O núcleo duro do governo Bolsonaro é formado por pessoas com claras inclinações autoritárias. Pouco afeitos as regras democráticas e as suas instituições, o presidente, seus filhos, a ala olavista e até os liberais da economia estão sempre produzindo falas e ações que põe em dúvida a democracia como um valor máximo. Nas últimas semanas foi a vez do filho do presidente, o deputado Eduardo Bolsonaro, afirmar que, se a esquerda radicalizar, será preciso recorrer a instrumentos como o AI-5. O Ato Institucional mais duro e repressor da ditadura civil-militar também foi parar na boca do ministro da Economia Paulo Guedes, fazendo com que a sociedade se confrontasse novamente com o fantasma da ditadura.
Mas, afinal, o que leva membros do governo a citar constantemente mecanismos autoritários como o AI-5? Seria uma paranoia generalizada do governo, que se vê cercado diariamente por inimigos ameaçando tomar o poder? Ou seria um desejo incontido de, citando manifestações populares violentas, fazer com que elas ocorram e assim justificar medidas inconstitucionais? É difícil dizer com segurança. Alguns especialistas em ciência política afirmam que o bolsonarismo é guiado por forças irracionais e, portanto, pouco capazes de planejar uma ação mais concreta de ruptura democrática. Entretanto, outros analistas enxergam um certo método na ação do presidente e de seus seguidores, visando criar um clima de instabilidade que torne o ambiente político permeável a ações pró-ditadura.
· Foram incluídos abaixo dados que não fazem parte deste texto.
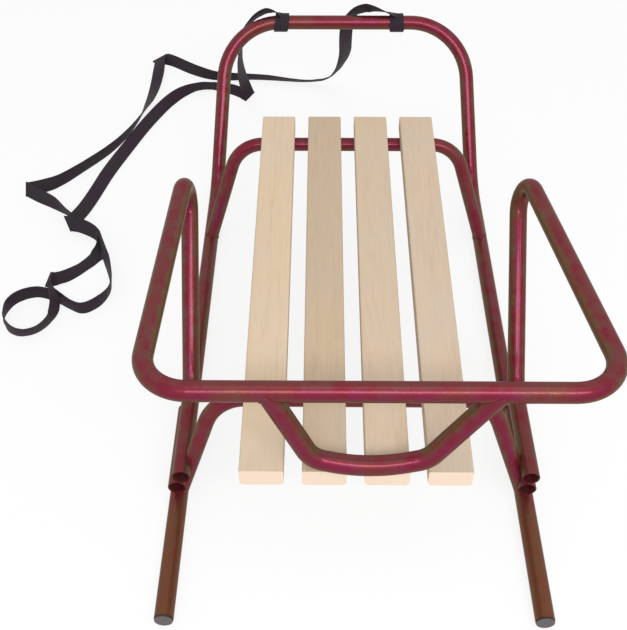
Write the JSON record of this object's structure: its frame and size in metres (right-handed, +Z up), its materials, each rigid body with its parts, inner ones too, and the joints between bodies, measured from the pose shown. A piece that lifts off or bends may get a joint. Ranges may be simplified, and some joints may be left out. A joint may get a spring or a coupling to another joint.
{
  "type": "children's sled",
  "caption": "Children's sled: bent tube runners and front arch, wooden slats on tube supports, a low backrest loop and a flat pull strap.",
  "frame": {"origin": "on the floor, on the runners' centre plane, under the middle of the frame's length", "axes": "+Y forward along the runners, +Z up, +X to the rider's right"},
  "size_m": [0.7312, 1.0922, 0.266],
  "materials": {
    "frame_paint": "gloss metallic",
    "slat_wood": "planed, clear",
    "plug_plastic": "matte",
    "strap_webbing": "woven webbing"
  },
  "bodies": {
    "root": {"runner_tube": "frame_paint", "handle_socket_left": "frame_paint", "handle_socket_right": "frame_paint", "backrest_loop": "frame_paint", "backrest_arc": "frame_paint", "front_support": "frame_paint", "rear_support": "frame_paint", "slat_1": "slat_wood", "slat_2": "slat_wood", "slat_3": "slat_wood", "slat_4": "slat_wood", "runner_plug_left": "plug_plastic", "runner_plug_right": "plug_plastic", "strap_wrap_left": "strap_webbing", "strap_wrap_right": "strap_webbing", "pull_strap": "strap_webbing"}
  },
  "joints": []
}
O certo é que estamos diante de um cenário pouco previsível. Após implodir seu próprio partido, o PSL, o presidente Jair Bolsonaro busca formar uma nova sigla chamada Aliança pelo Brasil. No entanto, apenas metade dos parlamentares do PSL devem migrar para o novo partido em construção. Dessa forma, com seu poder de articulação dentro do Congresso ainda mais reduzido, o presidente deverá seguir reenviando medidas rejeitadas pelo Parlamento. Temas como o porte de arma e o excludente de ilicitude, mesmo após serem descartados pelos parlamentares, voltaram a ser propostos pelas mãos do presidente. O objetivo parece ser claro: o governo Bolsonaro busca mostrar aos eleitores mais convictos que o Parlamento é um entrave para a realização plena do projeto bolsonarista.
Nesse ambiente de tensão constante, vemos a democracia brasileira passando pelo seu maior teste desde a redemocratização. Seja por paranoia ou por desejo incontido, o fato é que estamos diante de um governo que está disposto a romper com a democracia para garantir a sua continuidade no poder. Diante desse cenário, o desafio da oposição é enorme. Um desafio para o qual o PT, ainda refém do protagonismo de Lula, parece não está preparado. Por isso, é preciso que outras forças de oposição e da sociedade civil se articulem de maneira mais inteligente para se contrapor aos arroubos autoritários do governo. O Brasil foi pródigo em manifestações populares nos últimos anos. Assim, ir às ruas para se manifestar contra os retrocessos sempre pode ser uma boa escolha tática. Já ficar em casa com medo de como o bolsonarismo irá manipular uma manifestação que descambe para a violência significa dizer, em última análise, que não vivemos mais num regime de democracia plena.